When we deliver services on the internet this sometimes involves placing small amounts of information on your computer, these include small files known as cookies. Cookies aren’t used to identify you personally but they can remember activities and preferences chosen by you and your browser. They’re here to make the site work better for you, and to help us understand how people use the website. To learn more about the cookies we use, read the information below.
Cookies for measuring website usage
We use Google Analytics to collect information about how people use this site. We do this to make sure it’s meeting its users’ needs and to understand how we could do it better. Google Analytics stores information about what pages you visit, how long you are on the site, how you got there and what you click on. We don’t collect or store your personal information (e.g. your name or address) so this information cannot be used to identify who you are. We do not allow Google to use or share our analytics data.
|_utma||This cookie keeps track of the number of times a visitor has been to the site, when their first visit was, and when their last visit occurred.||2 years|
|_utmb||This cookie takes a timestamp of the exact moment in time when a visitor enters a site||30 minutes|
|_utmc||This cookie takes a timestamp of the exact moment in time when a visitor leaves a site. The B and C cookies work together to calculate how long a visit takes.||End of session (this expires when you close your browser window)|
|_utmz||This cookie keeps track of where the visitor came from, what search engine they used, what link they clicked on, what keywords were used, and where they were in the world when they accessed the website.||6 months|
|_atuvc||This cookie is used to allow customers to recommend the site via various social media tools.||<2 years|
Cookies for managing your current visit
|JSESSIONID||This cookie is used to keep track of session information in a single visit and is also used to route traffic to the appropriate application server.||End of session (this expires when you close your browser window)|
|orasso||This cookie is used to track the users identity and to mark them as having been authenticated in this session.||End of session (this expires when you close your browser window)|
|Oracle-ECID||This cookie is used to correlate log file entries across the various servers that fulfil page requests .||End of session (this expires when you close your browser window)|
|ORACLE_SMP_CHRONOS_GL||This cookie is used to track end user page load times.||End of session (this expires when you close your browser window)|
|ORACLE_SMP_CHRONOS_LT||This cookie is used to track end user page load times.||End of session (this expires when you close your browser window)|
|ORACLE_SMP_CHRONOS_ST||This cookie is used to track end user page load times.||End of session (this expires when you close your browser window)|
|last_request||This cookie is used to track end user page load times||End of session (this expires when you close your browser window)|
|style||This cookie is used to track the preferred text size that the user has selected where they have indicated that they wish to view the site with larger font.||End of session (this expires when you close your browser window)|
|Portal||This cookie is used to keep track of session information within the public website rather than the transactions in a single visit||End of session (this expires when you close your browser window)|
Find out more about how to manage cookies and how to delete them.
Staying safe online
Protecting you and your information is paramount to Student Finance Wales. You can find out detailed information about online safety at www.slc.co.uk/students/online-safety.aspx
Another useful site to visit is www.getsafeonline.org. Here you will get helpful advice and guidance about protecting your online safety.
Protecting your computer
Viruses, spyware and malware
Any computer connected to the internet may be vulnerable to viruses, malware or spyware.

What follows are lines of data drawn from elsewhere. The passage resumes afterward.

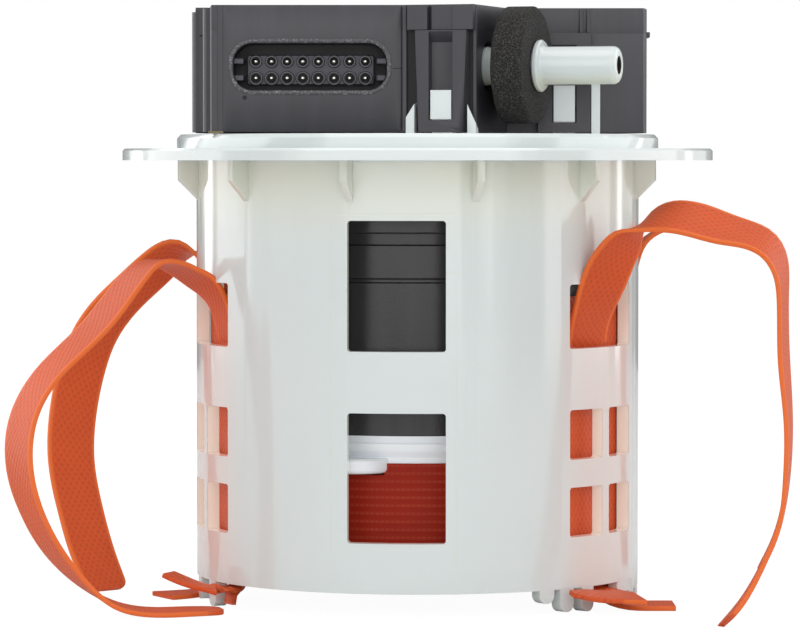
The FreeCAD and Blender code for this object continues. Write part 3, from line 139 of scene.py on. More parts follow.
class Paint:
    """The nodes of one material or of the world."""

    def __init__(self, holder: bpy.types.Material | bpy.types.World, shader: str = "Principled BSDF") -> None:
        """Args: holder: what owns the nodes. shader: the name of the node that its surface starts from."""
        holder.use_nodes = True
        self.holder = holder
        self.tree = holder.node_tree
        self.shader = self.tree.nodes[shader]

    def node(self, kind: str, settings: dict[str, object], inputs: Sequence | dict) -> Node:
        """Adds a node.

        Args: kind: its type without the Shader Node prefix. settings: its settings, which are set first.
            inputs: values or links for its sockets, in order or by name.
        Returns: the node.
        """
        made = self.tree.nodes.new("ShaderNode" + kind)
        for key, setting in settings.items():
            setattr(made, key, setting)
        pairs = inputs.items() if isinstance(inputs, dict) else enumerate(inputs)
        for key, given in pairs:
            self.feed(made.inputs[key], given)
        return made

    def feed(self, socket: Socket, given: object) -> None:
        """Args: socket: an input. given: the value, the output or the Value that goes into it."""
        if isinstance(given, Value):
            given = given.socket
        if isinstance(given, Socket):
            self.tree.links.new(given, socket)
        elif isinstance(given, tuple) and len(given) == 3 and socket.type == "RGBA":
            socket.default_value = (*given, 1.0)
        else:
            socket.default_value = given

    def place(self) -> tuple[Socket, Value, Value, Value]:
        """Returns: the point on the object as a vector, and its x, y and z in metres."""
        point = self.node("TexCoord", {}, ()).outputs["Object"]
        parts = self.node("SeparateXYZ", {}, (point,)).outputs
        return point, Value(self, parts[0]), Value(self, parts[1]), Value(self, parts[2])

    def strip(self) -> tuple[Value, Value]:
        """Returns: how far across and along a strap the point lies, in millimetres."""
        point = self.node("UVMap", {"uv_map": "strip"}, ()).outputs[0]
        parts = self.node("SeparateXYZ", {}, (point,)).outputs
        return Value(self, parts[0]) * STRIP_SCALE, Value(self, parts[1]) * STRIP_SCALE

    def noise(self, point: Socket, scale: float, detail: float = 3.0) -> Value:
        """Args: point: where it is read. scale: cells per metre. detail: its octaves. Returns: 0 to 1."""
        made = self.node("TexNoise", {}, {"Vector": point, "Scale": scale, "Detail": detail})
        return Value(self, made.outputs[0])

    def cells(self, point: Socket, scale: float) -> Value:
        """Args: point: where it is read. scale: cells per metre. Returns: distance from the cell's middle."""
        made = self.node("TexVoronoi", {}, {"Vector": point, "Scale": scale})
        return Value(self, made.outputs[0])

    def mix(self, low: object, high: object, factor: Value | float) -> Socket:
        """Args: low, high: two colours. factor: how much of the second. Returns: the mixed colour."""
        made = self.node("Mix", {"data_type": "RGBA"}, {0: factor, 6: low, 7: high})
        return made.outputs[2]

    def bump(self, height: Value, depth: float) -> None:
        """Args: height: the relief, 0 to 1. depth: its height in metres."""
        made = self.node("Bump", {}, {"Strength": 1.0, "Distance": depth, "Height": height})
        self.feed(self.shader.inputs["Normal"], made.outputs[0])

    def set(self, **values: object) -> None:
        """Args: values: the shader's sockets, with underscores for spaces."""
        for key, given in values.items():
            self.feed(self.shader.inputs[key.replace("_", " ")], given)

    def show(self, shader: Node) -> None:
        """Args: shader: the node that the surface shows instead of its own shader."""
        self.tree.links.new(shader.outputs[0], self.tree.nodes["Material Output"].inputs["Surface"])


@dataclass(frozen=True)
class Finish:
    """A surface: its name, its colour and how rough and metallic it is, with a fine grain."""

    name: str
    colour: Colour
    roughness: float = 0.45
    metallic: float = 0.0
    grain: float = 0.02 * MM
    grain_scale: float = 2500.0
    mottle: float = 0.12
    patch_scale: float = 90.0

    def material(self) -> bpy.types.Material:
        """Returns: the material, made once."""
        name = "look_" + self.name
        found = bpy.data.materials.get(name)
        if found is None:
            found = bpy.data.materials.new(name)
            self.dress(Paint(found))
        return found

    def mottled(self, paint: Paint, patch: Value, depth: float) -> Socket:
        """Args: paint: the nodes. patch: 0 to 1. depth: how much darker the colour is at 0. Returns: the colour."""
        return paint.mix(tuple(c * (1.0 - depth) for c in self.colour), self.colour, patch)

    def dress(self, paint: Paint) -> None:
        """Args: paint: the material's nodes, which get a mottled colour and a fine grain."""
        point = paint.place()[0]
        patch = paint.noise(point, self.patch_scale)
        grain = paint.noise(point, self.grain_scale, 2.0)
        paint.set(Base_Color=self.mottled(paint, patch, self.mottle), Metallic=self.metallic,
                  Roughness=patch * 0.1 + (self.roughness - 0.05))
        paint.bump(grain, self.grain)


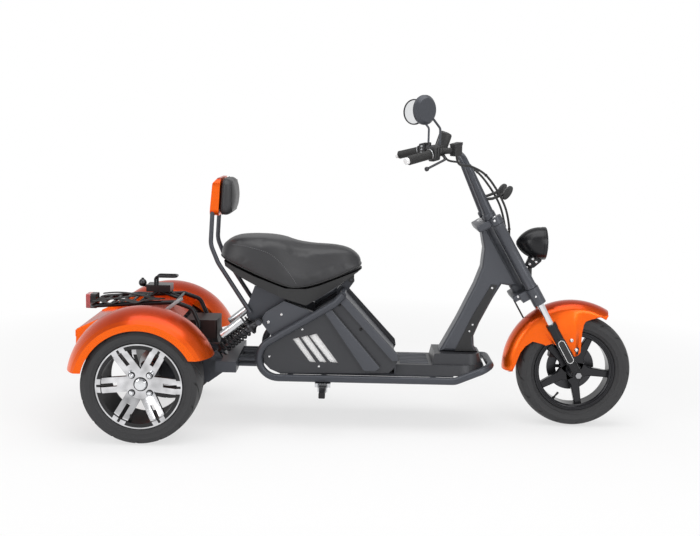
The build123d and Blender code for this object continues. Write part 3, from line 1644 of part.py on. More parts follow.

Viruses come in many forms; attached to emails, contained in innocent looking programs or spread by websites. Viruses try to either damage your computer by removing important files or altering data, or to collect information about you and send it on to an unauthorised third party. Viruses will try to spread themselves by attempting to send themselves to your email contacts or other users of file-sharing sites.
A firewall is an essential barrier between your computer and the internet, preventing anyone connecting to your computer without your permission.
Most current computer operating systems, such as Mac OS X, Windows XP or Vista, have inbuilt firewalls. There are firewall products that can be downloaded from the internet. Make sure that your computer’s firewall is active.
A good anti-virus scanner will check incoming emails and files you open.
New viruses are discovered daily by anti-virus makers so it’s important that you update the ‘definition files’ (the list of viruses the scanner knows about) every 2 or 3 days.
Regularly check that your computer’s operating system and the running software on it is up-to-date.
Most operating systems have an update facility which will automatically update their software on your computer.
For other software packages or programs you use, visit the manufacturer’s website for available updates.